Die Bühne (Dieter Richter) zeigt dann eine große, prinzipiell gleichbleibende Halle, welche sowohl als Versammlungsort der Götterfamilie wie auch als Alberichs Unterwelt genutzt wird. Alle an der Handlung Beteiligten finden hier einen irgendwie passenden Platz, vorzugsweise auf großflächigen Rundbänken, welche für Alberichs Verwandlungen und Erdas Auftritt ganz besonders wichtig werden. Warum Loge auf der links angebrachten „Feuerleiter“ ständig mit den Rheintöchtern turtelt, bleibt offen, aber irgendwann denkt man über Hilsdorfs Einfälle auch nicht weiter nach, nimmt sie mit ihrem oft nicht zu leugnenden Unterhaltungswert hin. Video-Verdoppelungen von realen Vorgängen im Hintergrund: malerisch (wie auch Renate Schmitzers Kostüme), aber perspektivenlos. Diese Formulierung wäre nahezu auf die gesamte Inszenierung anzuwenden. Weiteres Beweismaterial auf Anfrage.
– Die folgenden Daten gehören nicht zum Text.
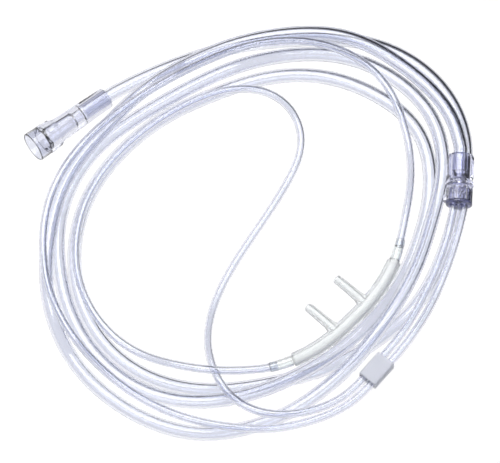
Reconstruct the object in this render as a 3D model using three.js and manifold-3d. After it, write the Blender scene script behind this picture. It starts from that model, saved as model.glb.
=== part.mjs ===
// Nasal oxygen cannula: a soft nose piece with two prongs, two thin head tubes that run through a slider into
// a connector, and one long supply tube that ends in a funnel connector. It lies loosely coiled on a floor.
// Millimetres, +Z up. X and Y are counted from the middle of the rigid fittings, Z from the floor.
import * as THREE from "three";
import Module from "manifold-3d";
import { mergeVertices } from "three/addons/utils/BufferGeometryUtils.js";

const wasm = await Module();
wasm.setup();

// Clearances: between touching pieces, and the share by which laid tubes stay further apart than their radii
const touchGap = 0.3;
const laidSpread = 1.12;

// Tubes: diameter, flat sides of the section, and steps along the whole length
const supplyDiameter = 5.0;
const headDiameter = 2.8;
const supplySides = 8;
const headSides = 8;
const supplySteps = 88;
const headSteps = 54;

// Laying of the tubes on the floor and on each other; the reaches are counted in lay steps
const layStep = 2.5;
const easeReach = 3;
const liftReach = 7;
const levelReaches = [4, 3];
const ownStretch = 60;
const layRounds = 12;
const arcDivisions = 40;
const heldAtSocket = 5;
const heldAtFitting = 9;
const heldAtSlider = 18;

// Straight stretches of tube in front of the fittings
const leadAtSocket = 4;
const leadAtBarrel = 7;
const leadAtPlug = 4;
const leadAtCuff = 5;

// How finely round pieces are cut
const turnedSides = 40;
const bodySides = 20;
const prongSides = 16;
const boreSides = 12;
const holeSides = 20;

// Middle of the fittings, in the coordinates of the route points
const middle = [-1.17, -4.18];

// Bores of the fittings, and the small bevel on their edges
const socketBore = supplyDiameter / 2 + touchGap;
const lumenRadius = 1.6;
const bevel = 0.15;

// Funnel connector, measured from its mouth
const funnelMouth = [-75.7, 29.8];
const funnelHeading = 37.6;
const funnelLength = 32.0;
const mouthRadius = 5.4;
const mouthBore = 4.3;
const mouthDepth = 4.6;
const shoulderBore = 3.5;
const shoulderDepth = 1.5;
const bandEnd = 6.4;
const gripRadius = 5.15;
const gripEnd = 9.2;
const neckRadius = 4.35;
const neckStart = 10.6;
const socketRadius = 3.75;
const passageBore = 2.8;
const passageNarrowBore = 2.4;
const stopStart = 17.6;
const stopEnd = 21.0;

// Y connector between the supply tube and the two head tubes, measured from the supply tube's end
const connectorTop = [71.9, 23.8];
const connectorHeading = -92.6;
const connectorHeight = 12.6;
const barrelLength = 9.2;
const barrelRadius = 4.7;
const barrelFloor = 0.6;
const barrelWaist = 4.1;
const barrelTaper = 1.0;
const ringLength = 1.8;
const ringRadius = 4.9;
const collarLength = 6.4;
const collarRadius = 4.6;
const collarWall = 0.9;
const collarFloor = 1.1;
const flutes = 12;
const fluteWidth = 0.7;
const fluteDepth = 0.25;
const fluteMargin = 0.8;
const lugLength = 2.6;
const lugStand = 1.1;
const lugWidth = 2.4;
const plugLength = 3.0;
const plugInset = 0.8;
const headPitch = 3.4;
const headBore = headDiameter / 2 + bevel;
const headBoreDepth = 1.6;

// Slider on the two head tubes
const sliderMiddle = [42.5, -54.2];
const sliderHeading = -130.2;
const sliderHeight = 11.6;
const sliderLength = 10.2;
const sliderWidth = 7.3;
const sliderThickness = 4.4;
const sliderPitch = 3.3;
const sliderCorner = 0.8;
const slotClearance = 0.24;
const slideStations = [-17, -6, 6, 17];
const cornerSteps = 6;

// Nose piece, in its own directions: along the lip, and towards the prongs' tips
const noseMiddle = [34.4, -36.3];
const noseHeading = 46.1;
const noseHeight = 13.8;
const noseHalf = 25.0;
const noseRise = 4.3;
const noseBend = 2.5;
const noseSteps = 28;
const bodyEndRadius = 2.5;
const bodyMidRadius = 2.7;
const bodyFlatness = 0.92;
const bodyLumen = 1.5;
const prongOffset = 7.1;
const prongReach = 14.6;
const prongDroop = 1.6;
const prongSteps = 12;
const prongTipRadius = 1.6;
const prongRootRadius = 1.9;
const prongFlareRadius = 3.4;
const prongFlareEnd = 4.9;
const prongLumen = 0.95;
const cuffLength = 8.0;
const cuffSteps = 6;
const cuffRootRadius = 1.85;
const cuffTipRadius = 1.65;
const cuffLumen = 0.9;

// How far a cutting shape sticks out past the solid that it cuts
const overshoot = 1.0;

// Points closer than this are one point
const weldDistance = 1e-4;

// Routes seen from above, in order from the funnel, and from the connector to the nose piece.
// The first two points of a head tube's route come before the slider.
const beforeSlider = 2;
const supplyRoute = [
  [-40, 55.5], [-22, 64], [-3.5, 69.5], [16, 71.5], [35.5, 71.5], [53.5, 65], [68, 51], [74.5, 32],
  [71.5, 11.5], [66, -8.5], [57, -27], [42.5, -40.5], [25.5, -50.5], [7, -55.5], [-12, -58.5], [-31.5, -55.5],
  [-48, -45], [-58.5, -28], [-61.5, -7.5], [-57, 12.5], [-45.5, 29.5], [-30.5, 42.5], [-13, 51], [5.5, 57.5],
  [25, 58], [43, 51], [58, 38], [62, 18.5], [58, -2], [50, -21], [37.5, -38.5], [22, -51],
  [4.5, -60], [-14.5, -64], [-33.5, -61], [-50, -50.5], [-61.5, -34], [-66.5, -14], [-66, 7.5], [-57.5, 26],
  [-43, 38.5], [-26.5, 49], [-9, 58.5], [9.5, 65], [29, 66], [47, 59], [61.5, 44], [66.5, 23.5],
  [62, 3], [56, -17], [46, -35], [34.5, -51], [19.5, -63], [2, -71], [-17, -74.5], [-35.5, -69.5],
  [-52, -58.5], [-64.5, -43], [-70.5, -25], [-70, -5], [-65, 15], [-53.5, 31.5], [-40.5, 46.5], [-24.5, 59],
  [-6.5, 67.5], [12.5, 71.5], [32, 71], [49, 62], [64, 47.5],
];
const leftRoute = [
  [65.5, -11.5], [58.5, -27.5],
  [25, -67.5], [9, -71], [-6.5, -65.5], [-15, -49], [-14, -28.5], [-6.5, -12], [3, 3],
  [12, 18], [18.5, 35], [11, 49], [-5.5, 52], [-21.5, 46.5], [-36, 37], [-48.5, 25], [-57.5, 10],
  [-61, -8], [-58, -25.5], [-48, -40], [-33.5, -49.5], [-17, -55], [-3, -55.2],
];
const rightRoute = [
  [68.5, -12], [62, -28.5],
  [29, -69.5], [13, -74], [-4, -73.5], [-21, -70.5], [-36.5, -64], [-50, -54], [-62, -41.5],
  [-69.5, -26.5], [-72, -8.5], [-69.5, 9], [-61, 24.5], [-49, 37], [-35, 47.5], [-20, 57], [-4.5, 65],
  [12, 68], [28.5, 66], [43.5, 58], [51.5, 42.5], [55, 25], [54, 8],
];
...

In Wotan (Simon Neal mit großem baritonalem Volumen und starker darstellerischer Präsenz) zeichnet sich immerhin und vor allem im letzten Bild die zwiespältige Persönlichkeit des in seinem Weltforscherdrang maßlosen und immer stärker schuldig werdenden Göttervater eindrucksvoll ab. Als interessant akzentuiert könnte man auch die sich ihm gegenüber „emanzipatorisch“ verhaltende Freia sehen (nicht die beste Partie von Sylvia Hamvasi), die zudem eine nicht ganz logische Sympathie für Fasolt (Bogdan Talos mit raumfüllendem, kantablem Bass) erkennen lässt. Bei den Sängern sind noch der emotional verbogene Alberich des großartigen Michael Kraus und der fast noch großartigere Cornel Frey als Mime hervorzuheben, welcher den geifernden Zwerg so hysterisch gibt wie nötig, dabei jedoch ohne keifige Töne auskommt. Dass er in „Siegfried“ von Matthias Klink abgelöst wird (dessen Rollendebüt man natürlich mit Spannung erwartet), will nach der „Rheingold“-Leistung nicht einleuchten. Ebenfalls hochbeeindruckend: Norbert Ernst (Loge), Anke Krabbe (Woglinde), Maria Kataeva (Wellgunde), im Grunde auch Ramona Zaharia (Floßhilde), weiters Ovidiu Purcel (Froh); rollengerecht Renée Morloc (Fricka), Susan Maclean (Erda), Torben Jürgens (Donner) und Torsten Gümbel (Fafner).